Source material —
════

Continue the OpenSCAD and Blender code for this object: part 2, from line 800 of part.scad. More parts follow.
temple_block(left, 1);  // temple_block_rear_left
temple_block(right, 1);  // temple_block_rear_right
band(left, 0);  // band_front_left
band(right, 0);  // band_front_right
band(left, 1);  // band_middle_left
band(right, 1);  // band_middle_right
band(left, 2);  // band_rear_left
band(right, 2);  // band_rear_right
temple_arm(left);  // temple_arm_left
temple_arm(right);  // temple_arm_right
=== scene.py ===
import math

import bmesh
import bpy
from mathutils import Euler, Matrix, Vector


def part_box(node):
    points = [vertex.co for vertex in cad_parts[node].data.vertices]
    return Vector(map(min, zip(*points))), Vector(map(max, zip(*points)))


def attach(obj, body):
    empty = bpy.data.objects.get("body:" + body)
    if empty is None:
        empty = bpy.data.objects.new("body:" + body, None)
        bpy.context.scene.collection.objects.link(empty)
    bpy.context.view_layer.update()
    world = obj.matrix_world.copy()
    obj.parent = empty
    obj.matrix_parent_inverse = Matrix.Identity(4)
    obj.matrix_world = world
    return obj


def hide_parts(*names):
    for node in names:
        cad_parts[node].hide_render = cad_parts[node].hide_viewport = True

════

Task to complete — Make an exact copy of every line in the data.

Completed task —
Continue the OpenSCAD and Blender code for this object: part 2, from line 800 of part.scad. More parts follow.
temple_block(left, 1);  // temple_block_rear_left
temple_block(right, 1);  // temple_block_rear_right
band(left, 0);  // band_front_left
band(right, 0);  // band_front_right
band(left, 1);  // band_middle_left
band(right, 1);  // band_middle_right
band(left, 2);  // band_rear_left
band(right, 2);  // band_rear_right
temple_arm(left);  // temple_arm_left
temple_arm(right);  // temple_arm_right
=== scene.py ===
import math

import bmesh
import bpy
from mathutils import Euler, Matrix, Vector


def part_box(node):
    points = [vertex.co for vertex in cad_parts[node].data.vertices]
    return Vector(map(min, zip(*points))), Vector(map(max, zip(*points)))


def attach(obj, body):
    empty = bpy.data.objects.get("body:" + body)
    if empty is None:
        empty = bpy.data.objects.new("body:" + body, None)
        bpy.context.scene.collection.objects.link(empty)
    bpy.context.view_layer.update()
    world = obj.matrix_world.copy()
    obj.parent = empty
    obj.matrix_parent_inverse = Matrix.Identity(4)
    obj.matrix_world = world
    return obj


def hide_parts(*names):
    for node in names:
        cad_parts[node].hide_render = cad_parts[node].hide_viewport = True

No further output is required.